Both Sklokin, the Catholic University professor, and Pohl, the German historian, pointed out that the European Union forced countries like Latvia and Romania, when they were in the process of accession to the EU, to investigate and repent for crimes committed during World War II.

“It’s not always the task of Western historians to investigate dark spots in national history,” Pohl said. “It should be the task of the Ukrainians themselves.”

Attempts to come to terms with this past still trigger debate.

Lviv last year dedicated a memorial at the spot where its Golden Rose Synagogue once stood: the synagogue was burned down by the Germans in 1941.

But the Golden Rose memorial has been subject to controversy. The monument contains dozens of stone slabs with quotes of different Holocaust survivors, historians, and people involved.

Some, like Orthodox Jewish activist Meylakh Sheykhet, have argued that the memorial does a disservice to the city’s heritage, and that the only fitting memorial would be a full reconstruction of the synagogue.

Sheykhet threatened to sue the project over one quote cited above in this article by Holocaust survivor Kurt Lewin, alleging that the portion of the quote mentioning “Poles and Ukrainians” would violate a law against interethnic hatred.

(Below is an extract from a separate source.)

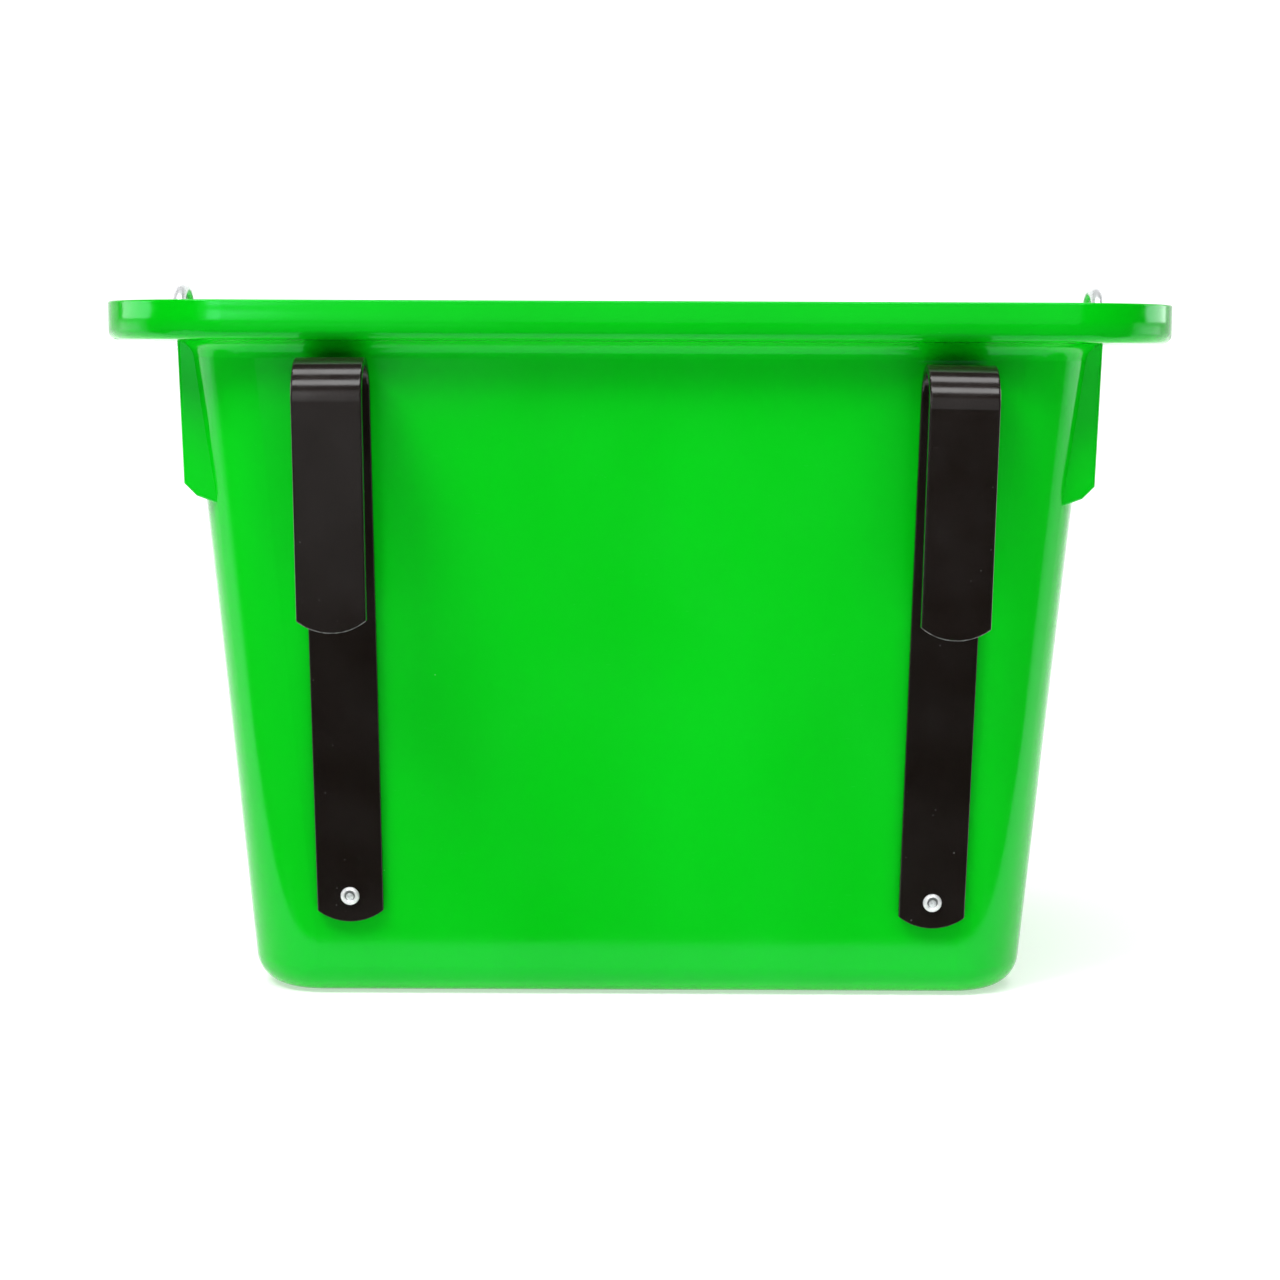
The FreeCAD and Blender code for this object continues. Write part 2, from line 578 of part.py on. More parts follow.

The project organizers responded by removing the end portion of the quote saying that “Poles and Ukrainians” were involved in the Lviv pogrom, with the citation instead pinning the blame only on “Aryans.”

According to Liliya Onischenko, head of Lviv’s department for historical heritage protection, the city plans on building two more memorials — at the old Jewish cemetery, and the Janowska concentration camp.

“It’s a very painful issue for us, that Lviv lost so many of its citizens during World War II, and that their memory in Lviv is not quite present,” she said. The Golden Rose memorial “symbolizes the void left by the Jews who no longer exist.”

Correction: A previous version of this article misstated Andriy Kohut’s position as Director of the SBU Archive. The error has been corrected.